How to Know Your Messaging Strategy Is Working
You can measure messaging performance through both numbers and feedback. Look for improvements in website conversion rates, email engagement, ad click-through rates, demo requests, sales cycle length, customer retention, and organic search performance.
Qualitative signs matter too. Are customers repeating your language back to you? Are sales calls easier? Are prospects understanding your value faster? Are team members using the same story consistently? If yes, your messaging strategy is doing its job.
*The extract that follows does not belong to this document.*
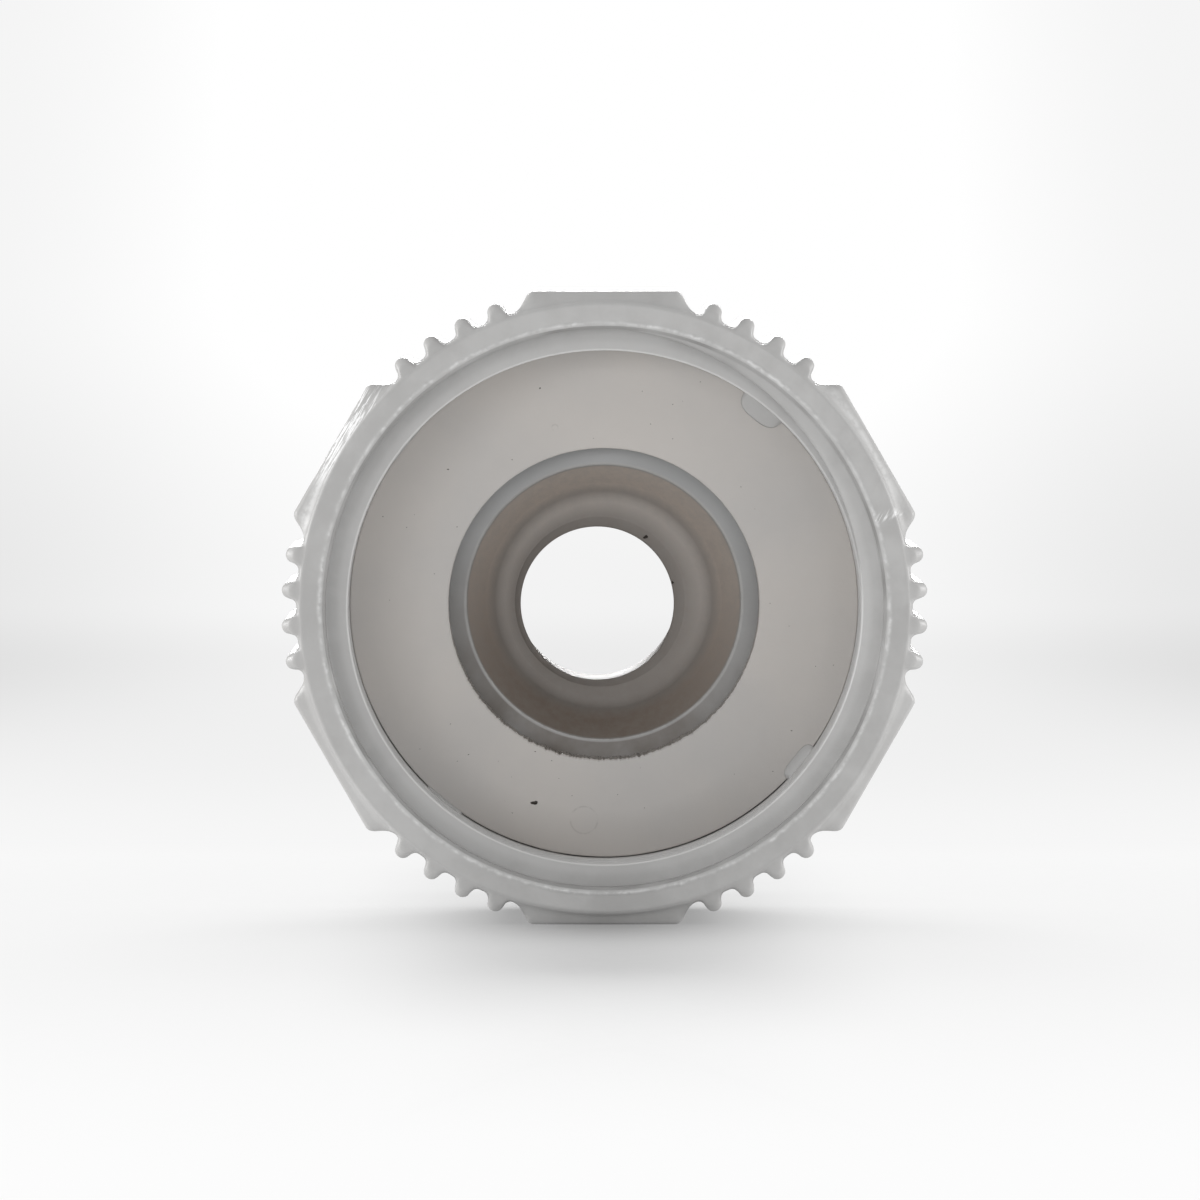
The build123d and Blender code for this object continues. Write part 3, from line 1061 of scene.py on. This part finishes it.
@dataclass
class SpigotRing(Piece):
    """O-ring of the spigot, with the fine line that its mould left round the outside."""

    finish: RingRubber = RingRubber()
    ring_radius: float = 7.3
    section_radius: float = 1.25
    depth: float = 35.8
    line_width: float = 0.10
    line_height: float = 0.025
    columns: int = 220
    around: int = 64

    def build(self) -> Object:
        """Makes and dresses the ring.

        A circle carried round the axis, with a small bell-shaped ridge at its outermost and
        innermost points and a lean inwards of the same height elsewhere.

        Returns:
            The piece, standing for the CAD O-ring.
        """
        spread = np.linspace(-1.0, 1.0, self.around, endpoint=False)[:, None]
        turn = np.pi * (0.6 * spread + 0.4 * spread**3)
        ridge = np.exp(-((self.section_radius * turn / self.line_width) ** 2))
        radius = self.section_radius - self.line_height * (1.0 - ridge)
        angle = np.radians(np.linspace(0.0, 360.0, self.columns, endpoint=False))
        points = turned(self.ring_radius + radius * np.cos(turn), self.depth + radius * np.sin(turn), angle)
        self.add_tube(points, False)
        piece = self.stand("spigot_ring", self.finish.make())
        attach(piece, "root")
        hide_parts("spigot_o_ring")
        return piece


# Studio


class Reach(Enum):
    """What a lamp lights, by how its link takes the sweep."""

    OBJECT = "EXCLUDE"
    SWEEP = "INCLUDE"


@dataclass
class Lamp:
    """One soft lamp: a rectangle that faces the object."""

    name: str
    spot: Triple
    size: Pair
    level: float
    reach: Reach = Reach.OBJECT

    def hang(self, target: Vector, sweep: Object) -> None:
        """Hangs the lamp.

        Its power is the level times pi squared times the square of the distance, so that a white
        sheet at the target shows that level. Its light falls either on the sweep alone, with the
        object's shadow in it, or on everything but the sweep.

        Args:
            target: What it faces, in metres.
            sweep: The paper sweep.
        """
        light = bpy.data.lights.new(self.name, "AREA")
        light.shape = "RECTANGLE"
        light.size, light.size_y = self.size
        aim = target - Vector(self.spot)
        light.energy = self.level * np.pi**2 * aim.length_squared
        lamp = linked_object(self.name, light)
        lamp.location = self.spot
        lamp.rotation_euler = aim.to_track_quat("-Z", "Y").to_euler()
        lit = bpy.data.collections.new(self.name + "_reach")
        lit.objects.link(sweep)
        lit.collection_objects[0].light_linking.link_state = self.reach.value
        lamp.light_linking.receiver_collection = lit


@dataclass
class Sweep:
    """Pale paper sweep: flat floor, one wide bend and a wall behind."""

    front: float = -1.6
    bend_start: float = 0.42
    bend_radius: float = 0.35
    top: float = 1.4
    half_width: float = 1.6

    def build(self) -> Object:
        """Makes the sweep: its side line, of floor, quarter circle and wall, carried across.

        Returns:
            The sweep.
        """
        turn = np.linspace(0.0, np.pi / 2.0, 33)[1:]
        wall = np.linspace(self.bend_radius, self.top, 13)[1:]
        floor = np.linspace(self.front, self.bend_start, 25)
        bend = self.bend_start + self.bend_radius * np.sin(turn)
        y = np.concatenate([floor, bend, np.full_like(wall, self.bend_start + self.bend_radius)])
        z = np.concatenate([np.zeros_like(floor), self.bend_radius * (1.0 - np.cos(turn)), wall])
        x = np.linspace(-self.half_width, self.half_width, 41)
        grid = np.stack(np.broadcast_arrays(x[None, :], y[:, None], z[:, None]), -1)
        faces = grid_faces(len(y), len(x), 0, False, False).tolist()
        sweep = smooth_object("paper_sweep", grid.reshape(-1, 3), faces, self.paper())
        return sweep

    def paper(self) -> Material:
        """White paper that also glows: plain near the object, with a painted shadow in its light just in front of
        the object, an even pale grey far behind it, and clear from its back.

        Returns:
            The material.
        """
        bench = Bench(bpy.data.materials.new("sweep_paper"))
        across, along, up = bench.node("ShaderNodeSeparateXYZ", {0: bench.place}).outputs
        off_centre = bench.math("ABSOLUTE", across)
        grain = bench.noise(900.0, 3.0, 0.5)
        white = bench.tint(bench.span(along, -0.28, 0.06), (0.76, 0.76, 0.76), (0.47, 0.47, 0.47))
        white = bench.tint(bench.span(grain, 0.3, 0.7, 0.0, 0.04), white, (0.80, 0.80, 0.80))
        through = bench.times(bench.span(along, 0.30, 0.42), bench.span(off_centre, 0.010, 0.020, -0.045, 0.0))
        # where the painted shadow lies: just in front of the object
        near = bench.times(bench.span(along, -0.13, -0.07), bench.span(along, 0.02, 0.08, 1.0, 0.0))
        side = bench.span(off_centre, 0.018, 0.055, 0.095, -0.045)
        glow = bench.total(
            bench.span(along, 0.04, 0.42, 0.93, 0.785),
            bench.span(along, -0.25, -0.02, 0.07, 0.0),
            bench.total(bench.span(up, 0.0, 0.004, 0.0, 0.06), bench.span(up, 0.004, 0.03, 0.0, 0.11)),
            through,
            # painted shadow: the paper's light dimmed in a narrow strip in front of the object
            bench.times(near, bench.span(off_centre, 0.004, 0.014, -0.16, 0.0)),
            bench.times(side, bench.span(along, 0.15, 0.42)),
        )
        # less emission at the middle lets the real shadow show there; more at the sides lightens it away, a painted
        # light
        share = bench.math(
            "MAXIMUM",
            bench.span(off_centre, 0.0, 0.010, 0.18, 0.75),
            bench.span(along, 0.02, 0.08),
            bench.span(along, -0.19, -0.10, 0.75, 0.0),
        )
        diffuse = bench.node("ShaderNodeBsdfDiffuse", {"Color": white})
        emission = bench.node("ShaderNodeEmission", {"Strength": bench.math("MINIMUM", glow, 1.0)})
        front = bench.node("ShaderNodeMixShader", {0: share, 1: diffuse.outputs[0], 2: emission.outputs[0]})
        behind = bench.node("ShaderNodeNewGeometry").outputs["Backfacing"]
        clear = bench.node("ShaderNodeBsdfTransparent").outputs[0]
        both = bench.node("ShaderNodeMixShader", {0: behind, 1: front.outputs[0], 2: clear})
        bench.node("ShaderNodeOutputMaterial", {"Surface": both.outputs[0]})
        return bench.owner


@dataclass
class Studio:
    """Floor, lamps, surrounding light and the camera of the photograph."""

    centre: Vector
    camera_spot: Triple = (-0.00196, -0.6996, 0.03094)
    camera_pitch: float = 1.31
    camera_yaw: float = 0.147
    lens: float = 431.3
    around: float = 0.455
    lamps: tuple[Lamp, ...] = (
        Lamp("back_strip", (0.0, 0.70, 0.22), (0.4, 0.2), 0.75),
        Lamp("top_softbox", (-0.10, 0.05, 0.85), (0.8, 0.7), 0.085),
        Lamp("left_strip", (-0.80, 0.05, 0.16), (0.4, 0.25), 0.66),
        Lamp("right_strip", (0.80, 0.05, 0.16), (0.4, 0.25), 0.56),
        Lamp("front_fill", (-0.15, -1.1, 0.10), (0.8, 0.18), 0.24),
        Lamp("sweep_strip", (0.0, 0.66, 0.28), (0.40, 0.3), 2.1, Reach.SWEEP),
        Lamp("sweep_overhead", (0.0, 0.20, 0.60), (0.7, 0.4), 0.66, Reach.SWEEP),
    )

    def light(self, sweep: Object) -> None:
        """Hangs the lamps and sets the even light of the room, which looks white to the camera.

        Args:
            sweep: The paper sweep.
        """
        for lamp in self.lamps:
            lamp.hang(self.centre, sweep)
        world = bpy.data.worlds.new("room_light")
        bench = Bench(world)
        feeds = {0: bench.node("ShaderNodeLightPath").outputs["Is Camera Ray"]}
        for place, strength in ((1, self.around), (2, 1.0)):
            room = bench.node("ShaderNodeBackground", {"Color": (1.0, 1.0, 1.0), "Strength": strength})
            feeds[place] = room.outputs[0]
        mix = bench.node("ShaderNodeMixShader", feeds)
        bench.node("ShaderNodeOutputWorld", {"Surface": mix.outputs[0]})
        bpy.context.scene.world = world

    def camera(self) -> None:
        """Sets the long lens in front of the mouth, looking a little down."""
        lens = bpy.data.cameras.new("photo_camera")
        lens.lens = self.lens
        lens.sensor_width = 36.0
        lens.clip_start = 0.01
        lens.clip_end = 20.0
        camera = linked_object("photo_camera", lens)
        camera.location = self.camera_spot
        camera.rotation_euler = (np.radians(90.0 - self.camera_pitch), 0.0, -np.radians(self.camera_yaw))
        bpy.context.scene.camera = camera

    def build(self) -> None:
        """Makes the whole studio."""
        self.light(Sweep().build())
        self.camera()
        bpy.context.scene.view_settings.view_transform = "Standard"


def report(piece: Object) -> None:
    """Logs a piece's name and size."""
    log.info("%s: %d triangles", piece.name, sum(len(face.vertices) - 2 for face in piece.data.polygons))


def main() -> None:
    """Builds the studio, then the moulding, the washer and its grit, and the O-ring."""
    logging.basicConfig(level=logging.INFO, format="%(message)s")
    low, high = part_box("body")
    place = Vector(((low.x + high.x) / 2.0, low.y, (low.z + high.z) / 2.0))
    Studio(place).build()
    for kind in (Moulding, Washer, WasherGrit, SpigotRing):
        report(kind(place).build())
    bpy.context.view_layer.update()


if __name__ == "__main__":
    main()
If not, revisit your audience research, positioning, value proposition, message pillars, and proof points. Messaging is part strategy, part psychology, part editing, and part deleting phrases that sounded amazing at 11:47 p.m. but made no sense the next morning.
Conclusion
Messaging strategies help brands communicate with clarity, consistency, and purpose. A strong messaging strategy defines your audience, positioning, value proposition, message pillars, proof points, brand voice, and channel-specific communication. It gives your team a shared language and gives customers a clear reason to care.
The best messaging does not try to impress everyone. It speaks directly to the right people about the problems they already feel and the outcomes they actually want. It is specific, believable, useful, and memorable. Build your message around real customer insight, support it with proof, adapt it by channel, and keep improving it based on results.
In a crowded market, clear messaging is not a decoration. It is a growth tool. And unlike another meeting about whether the button should say “Start Now” or “Get Started,” it is absolutely worth your time.